Scottish Life has launched an income release plan that allows clients the freedom to access their pension fund before retirement.

The plan provides a traditional income drawdown facility but also allows customers to withdraw tax-free lump sums without the need to take income and then continue to save for retirement.

Illustrations for the new product will be available to IFAs from November 5 with new business being written from December 3.

The product also allows a client who elects to take planned income payments access to an “income tap” facility which transfers an agreed amount of money into a low risk fund, while the remainder of the portfolio continues to be invested for longer-term income and growth.

Scottish Life head of individual business Keith MacPherson says: “Technically speaking, Income Release provides an integrated unsecured pension option which allows the adviser and client to consider fully or partially crystallising the pension fund to provide a pension commencement lump sum and/or income, within a single plan.

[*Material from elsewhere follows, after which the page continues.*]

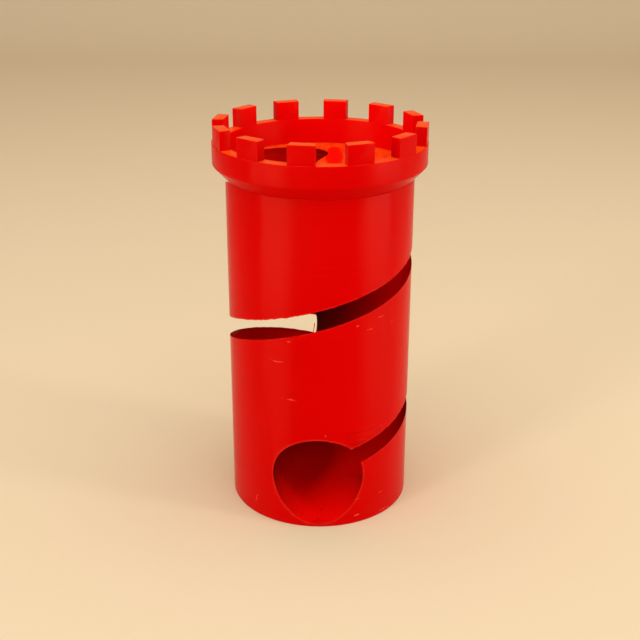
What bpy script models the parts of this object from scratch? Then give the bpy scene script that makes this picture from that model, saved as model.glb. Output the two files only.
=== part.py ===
"""Dice tower in the shape of a castle tower, with a helical tunnel through its shaft.

Lengths are metres and +Z is up. The origin is the middle of the base, and the tunnel's mouth
faces the front, -Y. Turns are angles about +Z, counted up the tunnel from its lower end.
"""

import math

import bmesh
import bpy
from mathutils import Matrix, Vector

# Shaft
SHAFT_RADIUS = 0.0300
SEAM_HEIGHT = 0.1122  # foot of the corbel, where the crown sits on the shaft
SEAT_GAP = 0.0003  # clearance between the crown and the shaft, round the pegs too

# Helical tunnel
TUNNEL_RADIUS = 0.01472
TUNNEL_PITCH = 0.0517
CORE_THICKNESS = 0.00088  # from the shaft's axis to the tunnel's wall
ELBOW_HEIGHT = 0.0217  # the path's lower end, where the mouth's straight bore begins
ELBOW_TURN = math.radians(-91.5)
MOUTH_SLOPE = math.radians(19.65)

# Crown
DECK_THICKNESS = 0.00255
CORBEL_REACH = 0.0040  # the corbel flares out at 45 degrees, so this is its height too
RING_HEIGHT = 0.0067
RING_WALL = 0.0040
MERLON_INSET = 0.0001  # from the ring's inner wall to a merlon's flat inner face
MERLON_DEPTH = 0.00355
MERLON_HEIGHT = 0.0060
MERLON_COUNT = 12
MERLON_HALF_TURN = math.radians(7.15)
FIRST_MERLON_TURN = math.radians(20.75)

# Locating pegs under the crown
PEG_RADIUS = 0.0040
PEG_LENGTH = 0.0050
PEG_CHAMFER = 0.0006
PEG_CIRCLE_RADIUS = 0.0180
PEG_TURNS = (math.radians(-75), math.radians(-15))

# Construction
CUT_OVERRUN = 0.0020  # how far a cutter passes what it cuts, and a joined shape enters its carrier
SHAFT_SIDES = 60  # of every round of the shaft and crown, and the tunnel's steps in each turn
TUNNEL_SIDES = 32
PEG_SIDES = 24
DOME_STEPS = 8
SMOOTH_ANGLE = math.radians(30)

# Sizes that follow from the others
PATH_RADIUS = TUNNEL_RADIUS + CORE_THICKNESS
DECK_HEIGHT = SEAM_HEIGHT + DECK_THICKNESS
CROWN_RADIUS = SHAFT_RADIUS + CORBEL_REACH
RING_FOOT = SEAM_HEIGHT + CORBEL_REACH
RING_TOP = RING_FOOT + RING_HEIGHT
RISE_PER_RADIAN = TUNNEL_PITCH / math.tau
PATH_SLOPE = math.atan2(RISE_PER_RADIAN, PATH_RADIUS)
STEP_TURN = math.tau / SHAFT_SIDES


def clear_scene():
    """Remove every object of the scene."""
    for obj in list(bpy.data.objects):
        bpy.data.objects.remove(obj, do_unlink=True)


def red_plastic(name):
    """The shaft's and the crown's bright red printed plastic."""
    material = bpy.data.materials.new(name)
    material.use_nodes = True
    shader = material.node_tree.nodes["Principled BSDF"]
    shader.inputs["Base Color"].default_value = (0.72, 0.004, 0.003, 1.0)
    shader.inputs["Roughness"].default_value = 0.42
    shader.inputs["Metallic"].default_value = 0.0
    return material


def new_object(name, bm, location=(0, 0, 0), material=None):
    """Turn a bmesh into an object of the scene, smooth but for its real edges."""
    bmesh.ops.recalc_face_normals(bm, faces=bm.faces)
    mesh = bpy.data.meshes.new(name)
    bm.to_mesh(mesh)
    bm.free()
    mesh.shade_smooth()
    mesh.set_sharp_from_angle(angle=SMOOTH_ANGLE)
    if material:
        mesh.materials.append(material)
    obj = bpy.data.objects.new(name, mesh)
    obj.location = location
    bpy.context.scene.collection.objects.link(obj)
    return obj


def combine(target, tool, operation):
    """Add a live Boolean to target and hide its tool."""
    modifier = target.modifiers.new(f"{operation.lower()}_{tool.name}", "BOOLEAN")
    modifier.operation = operation
    modifier.object = tool
    tool.hide_render = True
    tool.display_type = "WIRE"


def path_frame(turn):
    """Frame of the tunnel at a turn: X points outward and Z up along the tunnel."""
    outward = Vector((math.cos(turn), math.sin(turn), 0))
    around = Vector((-math.sin(turn), math.cos(turn), 0))
    along = around * math.cos(PATH_SLOPE) + Vector((0, 0, math.sin(PATH_SLOPE)))
    across = along.cross(outward)
    frame = Matrix((outward, across, along)).transposed().to_4x4()
    height = ELBOW_HEIGHT + RISE_PER_RADIAN * (turn - ELBOW_TURN)
    frame.translation = outward * PATH_RADIUS + Vector((0, 0, height))
    return frame


def add_ring(bm, frame):
    """Add an open ring of the tunnel's radius round a frame's Z, and give back its edges."""
    made = bmesh.ops.create_circle(bm, segments=TUNNEL_SIDES, radius=TUNNEL_RADIUS, matrix=frame)
    return list({edge for vert in made["verts"] for edge in vert.link_edges})


def extend_ring(bm, edges, move, scale, centre):
    """Extrude a ring of edges, then move it and scale it about its centre."""
    made = bmesh.ops.extrude_edge_only(bm, edges=edges)["geom"]
    verts = [part for part in made if isinstance(part, bmesh.types.BMVert)]
    bmesh.ops.translate(bm, verts=verts, vec=move)
    bmesh.ops.scale(bm, verts=verts, vec=(scale, scale, scale), space=Matrix.Translation(-(centre + move)))
    return [part for part in made if isinstance(part, bmesh.types.BMEdge)]


def add_dome(bm, edges, centre, direction):
    """Close a ring with a half sphere of the tunnel's radius."""
    steps = [math.pi / 2 * step / DOME_STEPS for step in range(DOME_STEPS)]
    for low, high in zip(steps, steps[1:]):
        move = direction * TUNNEL_RADIUS * (math.sin(high) - math.sin(low))
        edges = extend_ring(bm, edges, move, math.cos(high) / math.cos(low), centre)
        centre = centre + move
    bmesh.ops.contextual_create(bm, geom=edges)


def helix_cutter():
    """The helical tunnel, from just past the elbow up to its round end at the deck.

    Its rings stand half a step off the shaft's corners, so that they cross the shaft's wall at
    the corners and leave the slot with straight lips.
    """
    bottom = (math.floor(ELBOW_TURN / STEP_TURN - 1 / 2) + 1 / 2) * STEP_TURN
    steps = round((DECK_HEIGHT - ELBOW_HEIGHT) / RISE_PER_RADIAN / STEP_TURN)
    top = bottom + steps * STEP_TURN
    bm = bmesh.new()
    foot = add_ring(bm, path_frame(bottom))
    spun = bmesh.ops.spin(
        bm, geom=foot, cent=(0, 0, 0), axis=(0, 0, 1), dvec=(0, 0, RISE_PER_RADIAN * STEP_TURN),
        angle=top - bottom, steps=steps, use_duplicate=False)
    head = [part for part in spun["geom_last"] if isinstance(part, bmesh.types.BMEdge)]
    end = path_frame(top)
    add_dome(bm, head, end.translation.copy(), end.col[2].to_3d())
    bmesh.ops.contextual_create(bm, geom=[edge for edge in bm.edges if edge.is_boundary])
    return new_object("helix_cutter", bm)


def mouth_cutter():
    """The straight bore of the mouth, with a round end at the elbow, sloping down to the front."""
    forward = Vector((0, -math.cos(MOUTH_SLOPE), -math.sin(MOUTH_SLOPE)))
    side = Vector((1, 0, 0))
    elbow = path_frame(ELBOW_TURN).translation.copy()
    frame = Matrix((side, forward.cross(side), forward)).transposed().to_4x4()
    frame.translation = elbow
    reach = SHAFT_RADIUS / math.cos(MOUTH_SLOPE) + CUT_OVERRUN
    bm = bmesh.new()
    back = add_ring(bm, frame)
    front = extend_ring(bm, back, forward * reach, 1, elbow)
    bmesh.ops.contextual_create(bm, geom=front)
    add_dome(bm, [edge for edge in bm.edges if edge.is_boundary], elbow, -forward)
    return new_object("mouth_cutter", bm)


def upright_cylinder(bm, radius, low, high, centre=(0, 0), sides=SHAFT_SIDES):
    """Add a closed upright cylinder between two heights."""
    place = Matrix.Translation((*centre, (low + high) / 2))
    return bmesh.ops.create_cone(
        bm, cap_ends=True, segments=sides, radius1=radius, radius2=radius, depth=high - low, matrix=place)


def peg_centres():
    """Centres of the pegs, in the solid quarter of the shaft's top."""
    return [(PEG_CIRCLE_RADIUS * math.cos(turn), PEG_CIRCLE_RADIUS * math.sin(turn)) for turn in PEG_TURNS]


def socket_cutter():
    """The blind holes in the shaft's top that the pegs drop into."""
    bm = bmesh.new()
    low = SEAM_HEIGHT - PEG_LENGTH - SEAT_GAP
    for centre in peg_centres():
        upright_cylinder(bm, PEG_RADIUS + SEAT_GAP, low, SEAM_HEIGHT + CUT_OVERRUN, centre, PEG_SIDES)
    return new_object("socket_cutter", bm)


def tower_body(helix, mouth):
    """The round shaft, cut by the tunnel, its mouth and the peg sockets."""
    bm = bmesh.new()
    upright_cylinder(bm, SHAFT_RADIUS, 0, SEAM_HEIGHT - SEAT_GAP)
    body = new_object("tower_body", bm, material=red_plastic("tower_body"))
    for cutter in (helix, mouth, socket_cutter()):
        combine(body, cutter, "DIFFERENCE")
    return body


def crown_blank():
    """The turned corbel, ring and deck, before its merlons, pegs and entry opening."""
    outline = (
        (SHAFT_RADIUS, 0),
        (CROWN_RADIUS, CORBEL_REACH),
        (CROWN_RADIUS, RING_TOP - SEAM_HEIGHT),
        (CROWN_RADIUS - RING_WALL, RING_TOP - SEAM_HEIGHT),
        (CROWN_RADIUS - RING_WALL, DECK_THICKNESS),
    )
    bm = bmesh.new()
    verts = [bm.verts.new((radius, 0, height)) for radius, height in outline]
    edges = [bm.edges.new(pair) for pair in zip(verts, verts[1:])]
    bmesh.ops.spin(bm, geom=verts + edges, cent=(0, 0, 0), axis=(0, 0, 1), angle=math.tau, steps=SHAFT_SIDES)
    bmesh.ops.remove_doubles(bm, verts=bm.verts, dist=SEAT_GAP / 10)
    bmesh.ops.holes_fill(bm, edges=bm.edges)
    return new_object("battlement_crown", bm, (0, 0, SEAM_HEIGHT), red_plastic("battlement_crown"))


def merlon_blocks():
    """The upright blocks of the battlement, standing on the ring, their feet sunk into it.

    Each is flat inside and outside, and its two sides point at the axis.
    """
    bm = bmesh.new()
    low = RING_TOP - CUT_OVERRUN
    inner = CROWN_RADIUS - RING_WALL + MERLON_INSET
    outer = inner + MERLON_DEPTH
    spread = math.tan(MERLON_HALF_TURN)
    corners = (
        (inner, -inner * spread, low),
        (outer, -outer * spread, low),
        (outer, outer * spread, low),
        (inner, inner * spread, low),
    )
    for index in range(MERLON_COUNT):
        turn = Matrix.Rotation(FIRST_MERLON_TURN + math.tau * index / MERLON_COUNT, 4, "Z")
        foot = bm.faces.new([bm.verts.new(turn @ Vector(corner)) for corner in corners])
        raised = bmesh.ops.extrude_face_region(bm, geom=[foot])["geom"]
        verts = [part for part in raised if isinstance(part, bmesh.types.BMVert)]
        bmesh.ops.translate(bm, verts=verts, vec=(0, 0, CUT_OVERRUN + MERLON_HEIGHT))
    return new_object("merlon_blocks", bm)


def peg_blocks():
    """The two locating pegs, chamfered at their lower ends, their heads sunk into the deck."""
    bm = bmesh.new()
    low = SEAM_HEIGHT - PEG_LENGTH
    for centre in peg_centres():
        upright_cylinder(bm, PEG_RADIUS, low, SEAM_HEIGHT + DECK_THICKNESS / 2, centre, PEG_SIDES)
    middle = SEAM_HEIGHT - PEG_LENGTH / 2
    foot = [edge for edge in bm.edges if all(vert.co.z < middle for vert in edge.verts)]
    bmesh.ops.bevel(bm, geom=foot, offset=PEG_CHAMFER, segments=1, affect="EDGES")
    return new_object("peg_blocks", bm)


def battlement_crown(body, helix):
    """The crown that drops onto the shaft: corbel, ring, deck, merlons and pegs in one print."""
    crown = crown_blank()
    combine(crown, merlon_blocks(), "UNION")
    combine(crown, peg_blocks(), "UNION")
    combine(crown, helix, "DIFFERENCE")
    crown.parent = body
    return crown


clear_scene()
helix_tool = helix_cutter()
shaft = tower_body(helix_tool, mouth_cutter())
battlement_crown(shaft, helix_tool)
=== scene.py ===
"""Red printed dice tower: a round shaft with a helical tunnel and a lift-off battlement crown.

Lengths are metres and +Z is up. The base stands on z = 0 round the origin, and the tunnel's mouth
faces the front, -Y. Turns are angles about +Z, counted up the tunnel from its lower end.
"""

import logging
import math
from dataclasses import dataclass
from enum import Enum
from functools import reduce
from typing import Callable, Iterable

import bmesh
import bpy
from mathutils import Matrix, Vector, noise


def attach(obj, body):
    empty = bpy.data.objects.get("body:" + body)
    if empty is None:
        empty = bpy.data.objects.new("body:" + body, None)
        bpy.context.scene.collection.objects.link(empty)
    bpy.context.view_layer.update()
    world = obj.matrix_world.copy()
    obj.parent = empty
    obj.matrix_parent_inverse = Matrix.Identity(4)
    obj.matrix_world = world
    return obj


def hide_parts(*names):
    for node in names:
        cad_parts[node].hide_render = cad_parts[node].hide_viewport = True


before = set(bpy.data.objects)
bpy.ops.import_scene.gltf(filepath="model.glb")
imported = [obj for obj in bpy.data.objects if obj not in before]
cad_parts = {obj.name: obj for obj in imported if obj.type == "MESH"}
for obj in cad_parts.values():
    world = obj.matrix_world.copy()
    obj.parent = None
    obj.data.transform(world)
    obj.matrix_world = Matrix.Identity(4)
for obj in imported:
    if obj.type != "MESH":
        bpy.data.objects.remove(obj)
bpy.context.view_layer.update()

LOG = logging.getLogger("dice_tower")
MM = 0.001
NEAR = MM / 100  # heights and distances that differ by less count as the same
TOUCH = MM / 1000  # a point closer than this to a plane lies on it
WELD = MM / 10000  # points closer than this are merged
PRINT_SMOOTH = 32  # edges of the prints stay sharp from this angle on, in degrees
FLOOR_SMOOTH = 40  # the same for the floor
CROWN_TUNNEL_FOOT = 112.05 * MM  # the crown takes the tunnel's colours above this height only


class Body(Enum):
    """The two prints that move apart."""

    TOWER = "tower"
    CROWN = "crown"


class Joining(Enum):
    """What a second solid does to the first."""

    CUT = "DIFFERENCE"
    JOIN = "UNION"


PointTest = Callable[[Vector], bool]
EdgeTest = Callable[[Vector, Vector], bool]


def level_edge(height: float, radius: float | None = None) -> EdgeTest:
    """Make a test for the level edges at a height.

    Args:
        height: The height.
        radius: Their distance from the axis, where it matters.

    Returns:
        The test, which takes an edge's two ends.
    """
    def fits(end: Vector) -> bool:
        """Say whether one end is at the height, and as far from the axis."""
        return abs(end.z - height) < NEAR and (radius is None or abs(end.xy.length - radius) < NEAR)

    return lambda first, second: fits(first) and fits(second)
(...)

“Put more simply, Income Release allows individuals to get a tax-free lump sum from their pension plan after the age of 50 (age 55 from April 2010) while still building up their pension fund.  It means that a pension is no longer ‘locked up’ until you stop working.

“We believe that the very competitive annual management charge, often as little as 0.5 per cent, will make Income Release particularly attractive to IFAs and their clients.”

Income Release is available both for new plans and for existing Pension Portfolio and individual policyholders. 

There is no minimum for the amount that can be taken in cash.  There is no designation charge to take income or cash if the initial fund value is over £40,000. 

Further charges would be deducted from the plan to cover the advice costs for Income Release, where a customer has agreed a commission remuneration payment with their adviser.

Clients can also invest the proceeds of other, non-pension, savings in the Income Release plan (such as ISAs, stocks and shares, deposit savings).